Farmers are currently facing new CAP regulations regarding what they can grow and how they should grow it, with a heavy leaning towards the protection of the environment rather than food production.
Last week hundreds of farmers blockaded Morrisons depot in Bridgwater and the Muller Wiseman processing plant, and further action is planned by desperate farmers this week. Dairy farmers are dealing with the price of milk being slashed from 34p/litre to 25p/litre by processors and retailers. This despite the vast majority of the British public reportedly willing to pay more for milk to support struggling dairy farmers.
Cattle farmers have seen live weight beef prices drop 25per cent since last year, and arable farmers have watched in dismay as wheat prices went into free fall to £107 per ton, compared to £160 last year and £220 in 2012.
It would be useful to have a crystal ball to predict just where farm commodity prices are heading. Does the world require more food to feed the escalating population as Mr Hogan and others predict? Is it unreasonable for farmers expect to receive at the very least the cost of production, to enable them to earn a living wage and invest in their businesses?
It is true that world events including the Russian trade embargo and the slump in global dairy commodities and oversupply of wheat, effects basic commodity prices. Some ‘experts’ suggest prices have yet to reach rock bottom.

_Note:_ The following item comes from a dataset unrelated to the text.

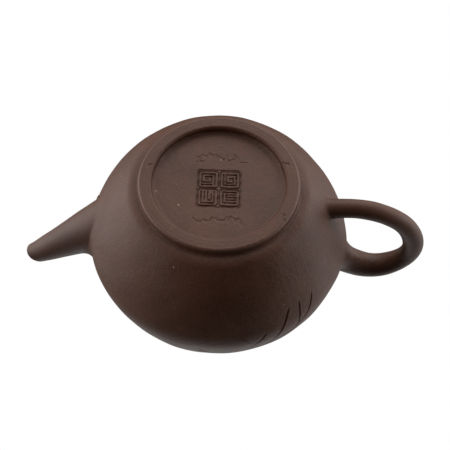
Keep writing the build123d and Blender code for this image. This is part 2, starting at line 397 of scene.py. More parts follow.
def line_gap(x, y, knots):
    """Distance from each point to a polyline."""
    best = np.full(x.shape, 1e9)
    for (ax, ay), (bx, by) in zip(knots[:-1], knots[1:]):
        dx, dy = bx - ax, by - ay
        t = np.clip(((x - ax) * dx + (y - ay) * dy) / (dx * dx + dy * dy), 0, 1)
        best = np.minimum(best, np.hypot(x - ax - t * dx, y - ay - t * dy))
    return best


def box_gap(x, y, half, round_r):
    """Distance from each point to the outline of a square with rounded corners."""
    qx, qy = np.abs(x) - half + round_r, np.abs(y) - half + round_r
    outer = np.hypot(np.maximum(qx, 0), np.maximum(qy, 0))
    return np.abs(outer + np.minimum(np.maximum(qx, qy), 0) - round_r)


# One fret for each quarter of the seal, as lines in a cell from -2 to 2.
FRETS = (
    [[(-2, 1.9), (1.1, 1.9), (1.1, -1.1), (-1.0, -1.1), (-1.0, 0.6), (0.1, 0.6), (0.1, -0.2)],
     [(2, 1.9), (2, -2), (-2, -2), (-2, 1.0)]],
    [[(-2, -2), (-2, 2), (2, 2), (2, -1.0), (-1.0, -1.0), (-1.0, 1.0), (0.9, 1.0), (0.9, 0.1),
      (0, 0.1)],
     [(-1.1, -2), (2, -2)]],
    [[(2, 2), (-2, 2), (-2, 1.1), (1.0, 1.1), (1.0, 0.2), (-2, 0.2), (-2, -0.8), (1.0, -0.8)],
     [(2, 1.2), (2, -1.8), (-2, -1.8)]],
    [[(0, 2), (0, -1.0), (-1.1, -1.0), (-1.1, 1.2)], [(-2, 2), (-2, -2), (2, -2), (2, 2)],
     [(1.0, 2), (1.0, -1.1)]],
)


def seal_relief(x, y):
    """Depth of the seal: a rounded frame round four cells, and in each cell its own fret,
    all cut as lines whose floor is flat and whose sides are steep."""
    c, s = math.cos(SEAL_TURN), math.sin(SEAL_TURN)
    px = (x - SEAL_CENTRE[0]) * c - (y - SEAL_CENTRE[1]) * s
    py = (x - SEAL_CENTRE[0]) * s + (y - SEAL_CENTRE[1]) * c
    sway = 0.06 * np.sin(px * 1.7 + 1) + 0.05 * np.sin(py * 2.3)
    cut = 0.55 * (1 - smoothstep(box_gap(px, py, SEAL_HALF, 0.9) + sway, 0.06, 0.26))
    pitch = SEAL_HALF / 2 - 0.08
    for lines, (sx, sy) in zip(FRETS, ((-1, 1), (1, 1), (-1, -1), (1, -1))):
        cx, cy = px - sx * pitch, py - sy * pitch
        gap = box_gap(cx, cy, CELL_HALF, 0.9)
        for knots in lines:
            gap = np.minimum(gap, line_gap(cx, cy, knots))
        pressed = 0.85 + 0.15 * np.sin(px * 0.9 + py * 1.3)
        cut = np.maximum(cut, (1 - smoothstep(gap + sway, 0.10, 0.30)) * pressed)
    return cut


def flourish(x, y, centre, length, seed):
    """Depth of a small incised flourish: a run of uneven loops with a tick at each end."""
    draw = np.random.default_rng(seed)
    t = np.linspace(0, 1, 40)
    heights = np.convolve(draw.normal(size=40) * 0.95, [0.25, 0.5, 0.25], "same")
    heights += 0.35 * np.sin(t * np.pi * 2 + seed)
    sideways = np.convolve(draw.normal(size=40) * 0.55, [0.3, 0.4, 0.3], "same")
    knots = np.stack([centre[0] + (t - 0.5) * length + sideways, centre[1] + heights], -1)
    cut = 1 - smoothstep(line_gap(x, y, knots), 0.16, 0.44)
    for end in (0, -1):
        tick = knots[end] + np.array([(-0.9, -0.7), (0.5, 0.9)])
        cut = np.maximum(cut, 1 - smoothstep(line_gap(x, y, tick), 0.12, 0.38))
    return cut * (0.45 + 0.55 * np.abs(np.sin(x * 1.7 + seed)))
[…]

Should dairy farmers reduce cow numbers, and arable farmers put land into setaside, and sit it out? Or do they battle on hoping things will improve risking bankruptcy and losing their farms, many of which have been in the same family for generations.
What is sure is that the public should understand the true value of food. Instead of slashing the price of milk, butter, cheese, bread and meat, retailers should be selling the story of food production to the public. Food should be appreciated as a valuable commodity which is worth paying for. We need to promote a better understanding about how it has journeyed from field to plate.
There is a story which is worryingly as significant today as it was some ten years ago. A local farmer, now sadly deceased, regularly invited groups of city school children to his farm in West Sussex. He was showing a group of kids an assortment of livestock in a barn when they were distracted by a hen squawking noisily as she laid an egg in a hay wrack just beside them. Far from being delighted to have witnessed this natural occurrence, one young fellow exclaimed in disgust “gawd, that’s the last time I eat one of them, my mum told me eggs are made in the supermarket”!
Sadly despite the efforts of farmers and farming organisations up and down the country to educate the public, this young man’s understanding of how and where his staple food is produced is not unique, and I suspect his mum would have been equally surprised.
Many farmers share a view that some food retailers also have little idea as to how produce conveniently arrives at distribution depots! Things have improved but the message is not being passed onto the public that farmers work twelve months of the year through wind, rain, sun, flood, drought, disease and the occasional hurricane, to put food on our plates.
UK farmers still face irritating and unnecessary red tape and bureaucracy despite pledges from the government that they would be slashed. We also cope with increasing demands for accountability and farm assured quality, a challenge we willingly embrace because we are confident that we have always adopted best practise. It is in our interest to do so.
Our patience is being sorely tested when it is apparent that imports from unaccountable sources continue to undercut British produce. Retailers claim that the public demand cheap food. Rubbish! The public want value, they want local and of course they want to know the food they buy is safe, and is what it says on the label.
Food security is vital. However, if prices continue to fall farmers will stop farming, diversify, sell land to developers or cover their fields in solar panels or wind farms, and food production will drop dramatically. Then as demand rises as we are assured it will to feed the growing population, to whom shall we turn?
The world is in turmoil with wars, disease, extreme weather conditions, floods and soil erosion. British food security must not be compromised by ignorance or complacency. Action is needed now to ensure British farmers can continue to produce vital food, and maintain and protect our glorious countryside.